__Problem requirements__: Go through the listing and write out all of it exactly.

__Collected data__:
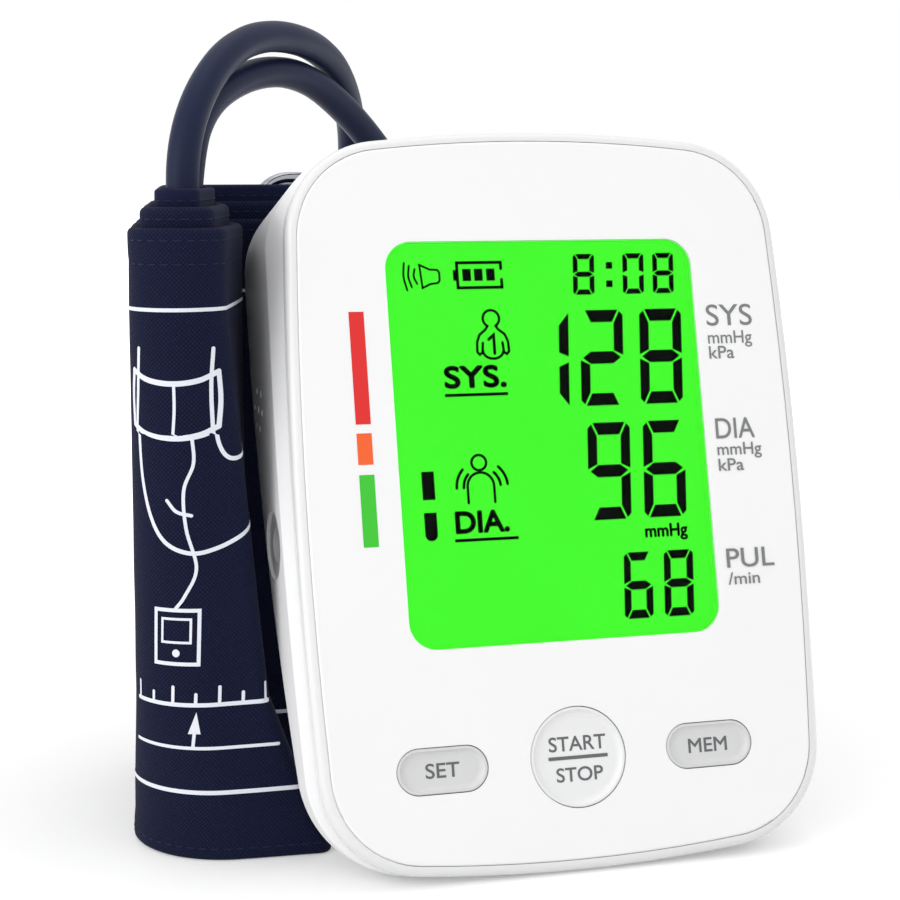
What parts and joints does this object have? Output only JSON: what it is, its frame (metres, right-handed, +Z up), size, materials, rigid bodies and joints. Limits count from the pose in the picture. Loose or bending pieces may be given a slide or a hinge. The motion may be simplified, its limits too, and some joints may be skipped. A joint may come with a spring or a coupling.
{
  "type": "arm blood pressure monitor",
  "caption": "Upper-arm blood pressure monitor leaning back on its foot, with lit display, push buttons, hinged battery door, rolled cuff, D-ring and air hose.",
  "frame": {"origin": "on the table under the middle of monitor and cuff roll, measured without the hose", "axes": "+Z up, +X to the right as the display is read, -Y toward the reader"},
  "size_m": [0.1401, 0.148, 0.1722],
  "materials": {
    "white_shell": "satin",
    "white_face": "gloss",
    "grey_button": "satin",
    "lens": "gloss",
    "lcd_glass": "gloss",
    "light_guide": "satin",
    "frame_plastic": "matte",
    "circuit_board": "satin",
    "chip_black": "matte",
    "steel": "satin",
    "ring_chrome": "mirror",
    "cell_jacket": "satin",
    "grey_rubber": "matte",
    "silicone": "matte",
    "foam": "matte",
    "navy_cloth": "matte",
    "navy_hose": "satin",
    "plug_grey": "satin"
  },
  "bodies": {
    "monitor": {"aa_cells": "cell_jacket", "air_jack": "plug_grey", "air_manifold": "frame_plastic", "air_pump": "steel", "backlight": "light_guide", "battery_contacts": "steel", "battery_springs": "steel", "bleed_valve": "steel", "board_capacitors": "steel", "board_chips": "chip_black", "board_posts": "frame_plastic", "board_screws": "steel", "case_screws": "steel", "display_window": "lens", "face_panel": "white_face", "front_frame": "white_shell", "jack_tube": "silicone", "lcd_holder": "frame_plastic", "lcd_panel": "lcd_glass", "main_board": "circuit_board", "power_board": "circuit_board", "power_socket": "steel", "pressure_sensor": "chip_black", "pump_sleeve": "foam", "pump_tube": "silicone", "push_switches": "chip_black", "rear_housing": "white_shell", "rubber_feet": "grey_rubber", "sensor_tube": "silicone", "speaker": "chip_black", "speaker_gasket": "foam"},
    "cuff": {"air_hose": "navy_hose", "air_plug": "plug_grey", "cuff_inner_wrap": "navy_cloth", "cuff_outer_wrap": "navy_cloth", "cuff_second_wrap": "navy_cloth", "hose_port": "grey_rubber", "ring_loop": "navy_cloth"},
    "start_key": {"start_button": "grey_button"},
    "set_key": {"set_button": "grey_button"},
    "mem_key": {"mem_button": "grey_button"},
    "door": {"battery_door": "white_shell"},
    "ring": {"d_ring": "ring_chrome"}
  },
  "joints": [
    {"name": "cuff_slide", "type": "slide", "parent": "monitor", "child": "cuff", "axis": [0, 1, 0], "range_m": [0, 0.16]},
    {"name": "ring_swing", "type": "hinge", "parent": "cuff", "child": "ring", "pos_m": [-0.03055, 0.0545, 0.06915], "axis": [0, 0, 1], "range_deg": [0, 95]},
    {"name": "battery_door_hinge", "type": "hinge", "parent": "monitor", "child": "door", "pos_m": [0.02275, -0.01093, 0.06147], "axis": [-1, 0, 0], "range_deg": [0, 75]},
    {"name": "start_press", "type": "slide", "parent": "monitor", "child": "start_key", "axis": [0, 0.9673, -0.2538], "range_m": [0, 0.0008], "stiffness_N_per_m": 600},
    {"name": "set_press", "type": "slide", "parent": "monitor", "child": "set_key", "axis": [0, 0.9673, -0.2538], "range_m": [0, 0.0008], "stiffness_N_per_m": 600},
    {"name": "mem_press", "type": "slide", "parent": "monitor", "child": "mem_key", "axis": [0, 0.9673, -0.2538], "range_m": [0, 0.0008], "stiffness_N_per_m": 600}
  ]
}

__Solution for this problem__:
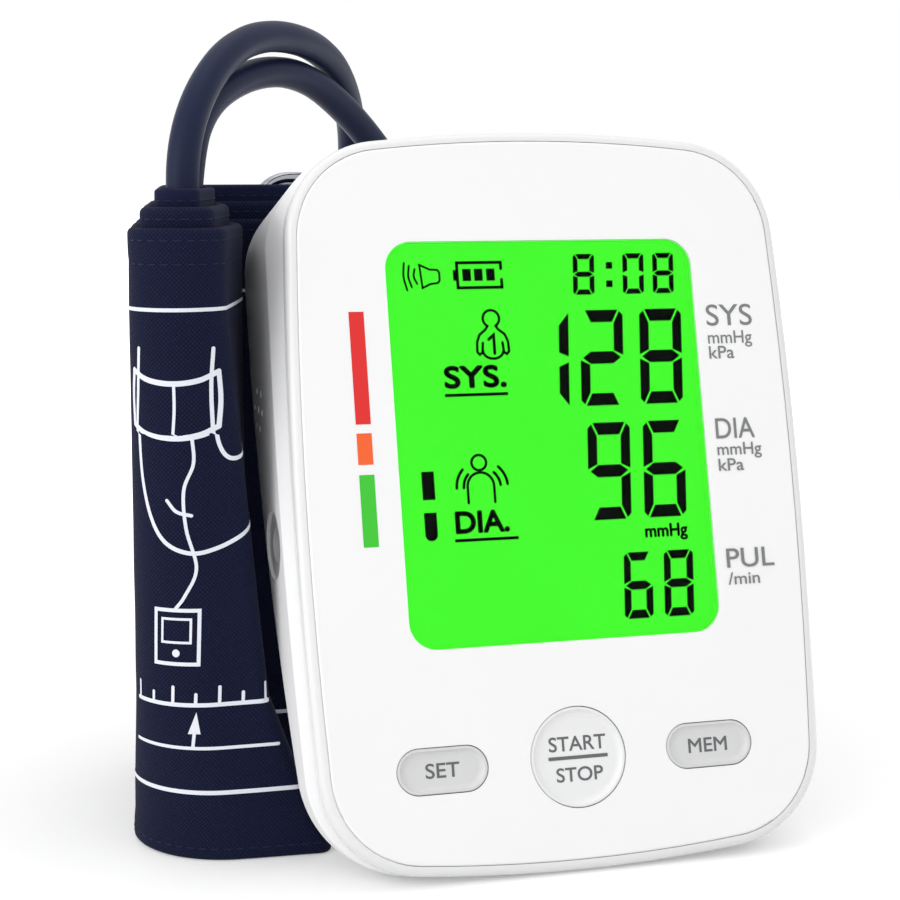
What parts and joints does this object have? Output only JSON: what it is, its frame (metres, right-handed, +Z up), size, materials, rigid bodies and joints. Limits count from the pose in the picture. Loose or bending pieces may be given a slide or a hinge. The motion may be simplified, its limits too, and some joints may be skipped. A joint may come with a spring or a coupling.
{
  "type": "arm blood pressure monitor",
  "caption": "Upper-arm blood pressure monitor leaning back on its foot, with lit display, push buttons, hinged battery door, rolled cuff, D-ring and air hose.",
  "frame": {"origin": "on the table under the middle of monitor and cuff roll, measured without the hose", "axes": "+Z up, +X to the right as the display is read, -Y toward the reader"},
  "size_m": [0.1401, 0.148, 0.1722],
  "materials": {
    "white_shell": "satin",
    "white_face": "gloss",
    "grey_button": "satin",
    "lens": "gloss",
    "lcd_glass": "gloss",
    "light_guide": "satin",
    "frame_plastic": "matte",
    "circuit_board": "satin",
    "chip_black": "matte",
    "steel": "satin",
    "ring_chrome": "mirror",
    "cell_jacket": "satin",
    "grey_rubber": "matte",
    "silicone": "matte",
    "foam": "matte",
    "navy_cloth": "matte",
    "navy_hose": "satin",
    "plug_grey": "satin"
  },
  "bodies": {
    "monitor": {"aa_cells": "cell_jacket", "air_jack": "plug_grey", "air_manifold": "frame_plastic", "air_pump": "steel", "backlight": "light_guide", "battery_contacts": "steel", "battery_springs": "steel", "bleed_valve": "steel", "board_capacitors": "steel", "board_chips": "chip_black", "board_posts": "frame_plastic", "board_screws": "steel", "case_screws": "steel", "display_window": "lens", "face_panel": "white_face", "front_frame": "white_shell", "jack_tube": "silicone", "lcd_holder": "frame_plastic", "lcd_panel": "lcd_glass", "main_board": "circuit_board", "power_board": "circuit_board", "power_socket": "steel", "pressure_sensor": "chip_black", "pump_sleeve": "foam", "pump_tube": "silicone", "push_switches": "chip_black", "rear_housing": "white_shell", "rubber_feet": "grey_rubber", "sensor_tube": "silicone", "speaker": "chip_black", "speaker_gasket": "foam"},
    "cuff": {"air_hose": "navy_hose", "air_plug": "plug_grey", "cuff_inner_wrap": "navy_cloth", "cuff_outer_wrap": "navy_cloth", "cuff_second_wrap": "navy_cloth", "hose_port": "grey_rubber", "ring_loop": "navy_cloth"},
    "start_key": {"start_button": "grey_button"},
    "set_key": {"set_button": "grey_button"},
    "mem_key": {"mem_button": "grey_button"},
    "door": {"battery_door": "white_shell"},
    "ring": {"d_ring": "ring_chrome"}
  },
  "joints": [
    {"name": "cuff_slide", "type": "slide", "parent": "monitor", "child": "cuff", "axis": [0, 1, 0], "range_m": [0, 0.16]},
    {"name": "ring_swing", "type": "hinge", "parent": "cuff", "child": "ring", "pos_m": [-0.03055, 0.0545, 0.06915], "axis": [0, 0, 1], "range_deg": [0, 95]},
    {"name": "battery_door_hinge", "type": "hinge", "parent": "monitor", "child": "door", "pos_m": [0.02275, -0.01093, 0.06147], "axis": [-1, 0, 0], "range_deg": [0, 75]},
    {"name": "start_press", "type": "slide", "parent": "monitor", "child": "start_key", "axis": [0, 0.9673, -0.2538], "range_m": [0, 0.0008], "stiffness_N_per_m": 600},
    {"name": "set_press", "type": "slide", "parent": "monitor", "child": "set_key", "axis": [0, 0.9673, -0.2538], "range_m": [0, 0.0008], "stiffness_N_per_m": 600},
    {"name": "mem_press", "type": "slide", "parent": "monitor", "child": "mem_key", "axis": [0, 0.9673, -0.2538], "range_m": [0, 0.0008], "stiffness_N_per_m": 600}
  ]
}